Watching the Space Race: Going Ape

by Walt Staples

The monkey glared down at me with the sort of naked hatred one primate can only feel for another. Were I him, I'd have felt pretty much the same. Torn from his nice toasty jungle at an early age, he now found himself constantly chilly and confronted by a troop of primates so outsized that even the smallest outweighed him by a factor of seven. Basically, Ivan Denisovich in Brobdingnag. But, he held his own; whenever one of them came near, he bared his teeth. If that didn't stop them, he'd set forth a scream that guaranteed that all the dogs and cats would immediately evacuate the house and yards. His final line of defense was to attempt to find an appendage on one of the brutes small enough to get in his mouth. The only thing he wanted was to be gone. By the second month after my usually level-headed uncle had picked up the prisoner at the Sears and Roebuck catalog store in Staunton and brought him to the dairy farm as a Christmas present for his six-year-old daughter, he was sorely in agreement with that ambition. Among my uncle's brothers, the betting was equal money between the escape involving a firearm or a loosened chain followed by some lucky predator. As it turned out, winter in Virginia's Shenandoah Valley ended the tragedy.

All of which explained my shock at the photo in the Washington Star of a chimpanzee apparently cordially shaking the hand of a sea captain. The captain displayed no tooth marks or bandages, and the ape looked pretty relaxed. Of course, shaking a captain's hand was probably a relief after what he'd just been through.

Chimpanzee Ham is greeted by recovery ship Commander after his flight on the Mercury Redstone rocket.                        Photo from Wikipedia.

Throughout most of history, lesser beings have generally been tasked with being the first to try something new, whether it was seeing if the dinner at the Borgia's was up to standards or if there really were Zulus hiding around the spring. The space program was no different. As enlisted men could no longer be pilots, other primates went into space first.

The first tests involving animal payloads began with the U.S. Army's launch of domesticated V2s (read: captured from the Third Reich and demilitarized) in the late 1940s. One of the things learned from these flights was that mammals could survive spaceflight. Another thing learned was that mice are a lot more resistant to a sudden stop at the end of the flight than primates. All of the primates on these missions were named “Albert” (probably for the same reason animals raised for the table tend to be anonymous—you don't name your breakfast).

Over on the other side of the hill, the Soviets preferred dogs as passengers.
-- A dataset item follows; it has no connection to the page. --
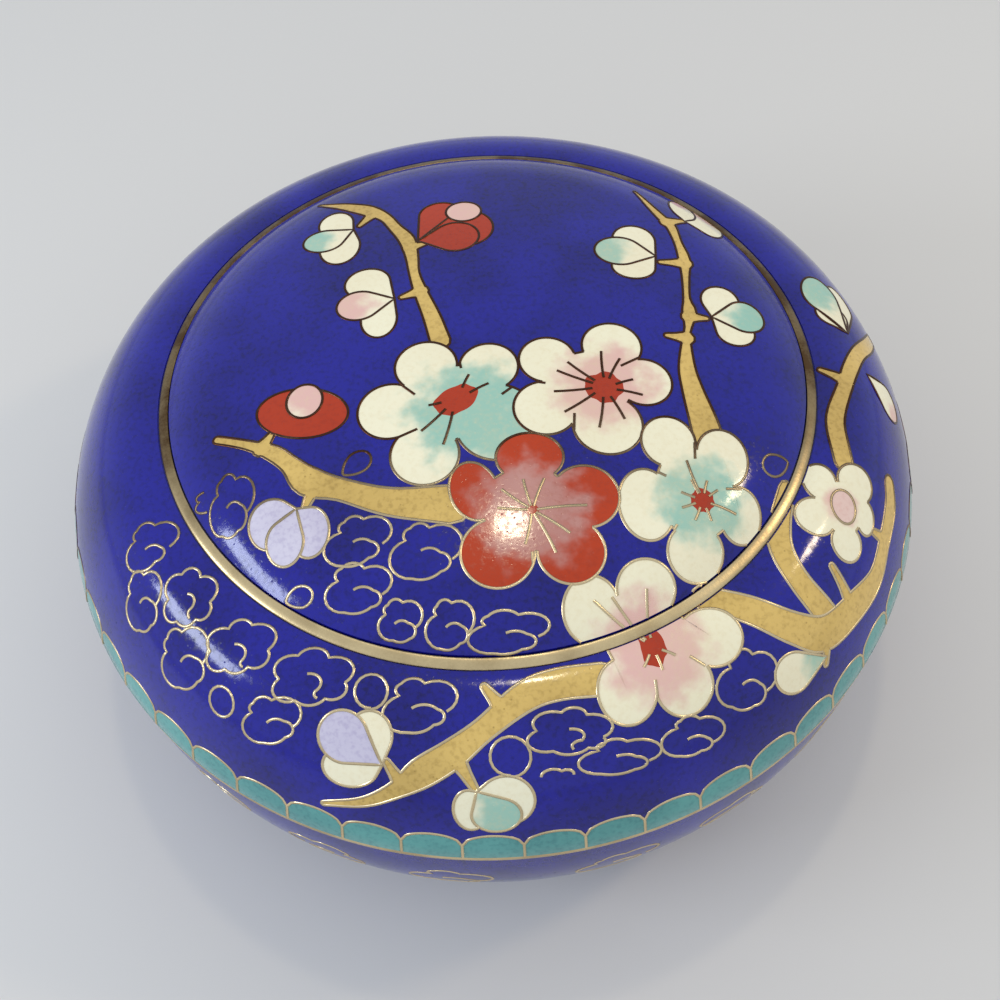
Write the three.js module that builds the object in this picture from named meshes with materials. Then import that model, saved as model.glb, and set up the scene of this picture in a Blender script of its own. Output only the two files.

Not having opposable thumbs, the feeling was that they tended to be less trouble to deal with. There is the story that one of the dogs went AWOL* a day before its scheduled launch. A stray found near the base's canteen was grabbed and substituted (lending a whole new meaning to “dog robber”**). One of the puppies from a dog the Soviets had orbited was given to President John F. Kennedy's daughter, Caroline, during a brief warm spot in the Cold War.

The subject of the photo op with the captain of the recovery ship USS Donner, Ham, was born and captured in Cameroon in 1956 and purchased in Florida by the Air Force. Like Patrick McGoohan in the TV show, “The Prisoner,” Ham's official name was a number, 65, though the staff referred to him as, “Chop Chop Chang.” It was felt that losing a named chimp on a flight would be bad publicity.

He trained for his mission at Holloman Air Force Base. Training involved learning to push a lever within five seconds of seeing a blue light. If he preformed correctly, he received a banana pellet; if he didn't, what's described as a “mild” shock was administered to the soles of his feet. He would be the first biological payload that would be required to preform a function while in flight.

Ham became “Ham” with his successful suborbital flight aboard Mercury-Redstone 2 on 31 January 1961. His new name was an acronym for Holloman Aerospace Medical Center. During the flight, his vital signs and lever pushing were monitored with the result that his functioning was only slowed by a fraction of a second. This suggested that humans could also readily preform tasks during spaceflight. The only untoward happening while in flight was a partial cabin depressurization, which was successfully handled by his space suit. After 16 and a half minutes, the Mercury capsule splashed down in the Atlantic and was recovered by the Donner. On examination, Ham's only injury was found to be a bruised nose. The handshake and photo with the skipper followed.

After the flight, Ham lived at the National Zoo in DC for 17 years before ending his days at age 26 at the North Carolina Zoo at Asheboro. His remains, minus his skeleton, are buried beneath a memorial plaque at the New Mexico Museum of Space History at Alamogordo. His skeleton is in the collection at the Armed Forces Institute of Pathology's National Museum of Heath and Medicine in Silver Spring, Maryland.

The next Mercury capsule would carry Alan Shepard on the first American manned suborbital flight.

* AWOL—Absent WithOut Leave

** ”dog robber”--military slang for an officer's servant, normally called an orderly or batman depending on the army.